In an ovenproof sauté pan or skillet, pour in just enough oil to coat the bottom and heat over medium heat. (Be careful not to heat the pan too hot or the macadamia nuts will burn.) Add the fish, crust side down, and sauté for 3 minutes, until golden brown. Turn the fish and place in the oven for 5 minutes, until cooked through and firm to the touch.

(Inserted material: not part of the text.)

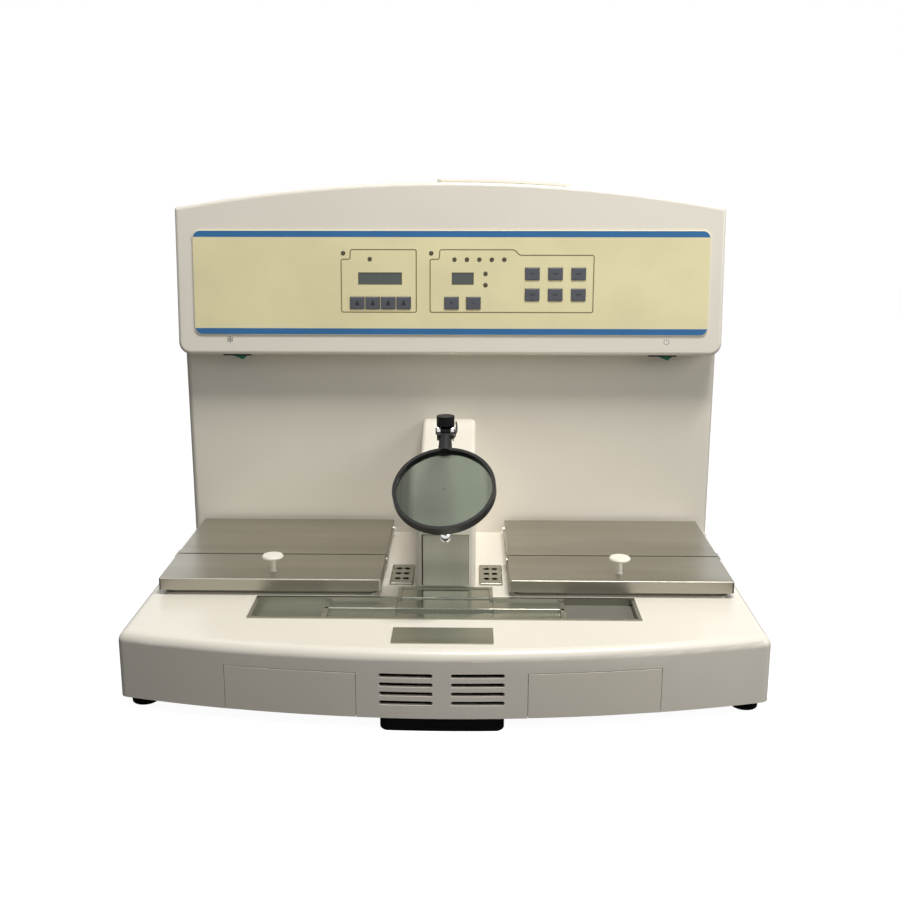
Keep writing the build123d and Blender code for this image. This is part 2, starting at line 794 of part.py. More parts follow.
# Lids: a rear leaf on the rear pins and a front leaf hinged to it at the seam
for side_name, side in (("left", -1), ("right", 1)):
    centre_x = side * lid_centre_x
    with BuildPart() as lid_rear:
        with BuildSketch(Plane.XY.offset(lid_top - lid_skirt)):
            with Locations((centre_x, (lid_seam_y + lid_rear_y) / 2)):
                Rectangle(lid_width, lid_rear_y - lid_seam_y)
        extrude(amount=lid_skirt)
        fillet(lid_rear.edges().filter_by(Axis.Y).group_by(Axis.Z)[-1], radius=lid_edge_radius)
        with BuildSketch(Plane.XY.offset(lid_top - lid_skirt)):
            with Locations((centre_x, (lid_seam_y + lid_rear_y) / 2)):
                Rectangle(lid_width - 2 * sheet, lid_rear_y - lid_seam_y + 2 * sheet)
        extrude(amount=lid_skirt - sheet, mode=Mode.SUBTRACT)
        # The skirts stop short at the back so that the leaf can swing up
        with BuildSketch(Plane.YZ.offset(centre_x)):
            Polygon(
                (rear_pin_y, lid_top - lid_skirt - sheet),
                (rear_pin_y + 1, lid_top - lid_skirt),
                (rear_pin_y + 6, rear_pin_z),
                (rear_pin_y + 6, lid_top - 2 * sheet),
                (lid_rear_y + sheet, lid_top - 2 * sheet),
                (lid_rear_y + sheet, lid_top - lid_skirt - sheet),
                align=None,
            )
        extrude(amount=lid_width, both=True, mode=Mode.SUBTRACT)
        # Ears welded outside the skirts carry the studs of the seam hinge
        for end in (-1, 1):
            ear_face = centre_x + end * lid_width / 2
            with BuildSketch(Plane.YZ.offset(ear_face)):
                with Locations((lid_seam_y + seam_ear_lap / 2 + 1, seam_pin_z - 1)):
                    Rectangle(seam_ear_lap, seam_ear_height)
            extrude(amount=end * (clearance + sheet))
            with BuildSketch(Plane.YZ.offset(ear_face + end * clearance)):
                with Locations(((seam_pin_y + lid_seam_y) / 2 + 1, seam_pin_z - 1)):
                    Rectangle(lid_seam_y - seam_pin_y + 2, seam_ear_height)
                with Locations((seam_pin_y, seam_pin_z - 1)):
                    Circle(seam_ear_height / 2)
            extrude(amount=end * sheet)
            with BuildSketch(Plane.YZ.offset(ear_face + end * clearance)):
                with Locations((seam_pin_y, seam_pin_z)):
                    Circle(seam_pin_radius)
            extrude(amount=-end * (clearance + 2 * sheet))
        with BuildSketch(Plane.YZ.offset(centre_x)):
            with Locations((rear_pin_y, rear_pin_z)):
                Circle(rear_pin_radius + running_clearance)
        extrude(amount=lid_width, both=True, mode=Mode.SUBTRACT)
    save(lid_rear, f"{side_name}_lid_rear_leaf")

    with BuildPart() as lid_front:
        with BuildSketch(Plane.XY.offset(lid_top - lid_skirt)):
            with Locations((centre_x, (lid_front_y + leaf_rear_y) / 2)):
                Rectangle(lid_width, leaf_rear_y - lid_front_y)
        extrude(amount=lid_skirt)
        fillet(lid_front.edges().filter_by(Axis.Z).group_by(Axis.Y)[0], radius=lid_corner_radius)
        fillet(lid_front.edges().group_by(Axis.Z)[-1], radius=lid_edge_radius)
        with BuildSketch(Plane.XY.offset(lid_top - lid_skirt)):
            with Locations((centre_x, (lid_front_y + leaf_rear_y) / 2 + sheet)):
                Rectangle(lid_width - 2 * sheet, leaf_rear_y - lid_front_y)
        extrude(amount=lid_skirt - sheet, mode=Mode.SUBTRACT)
        with BuildSketch(Plane.YZ.offset(centre_x)):
            with Locations((seam_pin_y, seam_pin_z)):
                Circle(seam_pin_radius + running_clearance)
        extrude(amount=lid_width, both=True, mode=Mode.SUBTRACT)
    save(lid_front, f"{side_name}_lid_front_leaf")

    with BuildPart() as lid_knob:
        with BuildSketch(Plane.XZ.offset(-knob_y)):
            with Locations((centre_x, lid_top)):
                Polygon(
                    (0, 0),
                    (knob_stem_radius + 1, 0),
                    (knob_stem_radius, 2),
                    (knob_stem_radius, knob_height - knob_disc_thickness - 1),
                    (knob_disc_radius - 1, knob_height - knob_disc_thickness),
                    (knob_disc_radius, knob_height - knob_disc_thickness / 2),
                    (knob_disc_radius - 1, knob_height),
                    (0, knob_height),
                    align=None,
                )
        revolve(axis=Axis((centre_x, knob_y, 0), (0, 0, 1)))
    save(lid_knob, f"{side_name}_lid_knob")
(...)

Serve topped with Mango Beurre Blanc and Pineapple Salsa with Purple Sweet Potatoes on the side. (Recipes follow.)

Mango Beurre Blanc
1 cup butter, cut into ½ inch cubes, plus 2 teaspoons butter
1 tablespoon shallots
½ cup white wine
1 cup heavy cream
¼ cup mango purée
½ cup cream

Melt 2 teaspoons of butter in a sauce pan over medium heat. Add shallots, cook for two minutes. Add white wine, bring to a boil, then decrease heat and continue to cook until liquid is reduced to 1 tablespoon. Add cream and cook until reduced by half. Add mango purée. Strain the mango cream into another sauce pan, using a fine mesh strainer. Place saucepan over low heat. Add the remaining butter a few pieces at the time until the sauce becomes silky and slightly thick, whisking constantly. Season with salt and white pepper. Remove from heat and keep warm.

Pineapple Salsa
1 cup ¼-inch diced fresh pineapple
1/8 cup finely diced red onion
1/8 cup finely diced red bell pepper
1 tablespoon fresh squeezed lime juice
1 tablespoon chopped fresh mint

Combine all ingredients in a bowl and mix thoroughly.

Purple Sweet Potatoes
2 pound purple sweet potatoes, peeled and cut into 2-inch cubes
¼ cup milk, at room temperature
2 tablespoons butter, at room temperature
Salt and white pepper

Place the potatoes in a pot of salted water and bring to a boil over high heat. Decrease the heat to low and cook the potatoes until tender, about 20 minutes. Drain the potatoes in a colander. Place the milk and the butter in a bowl. Using a potato ricer, rice the potatoes into the bowl. With a rubber spatula, mix the potatoes thoroughly with the butter and milk. Season with salt and white pepper. Set aside and keep warm.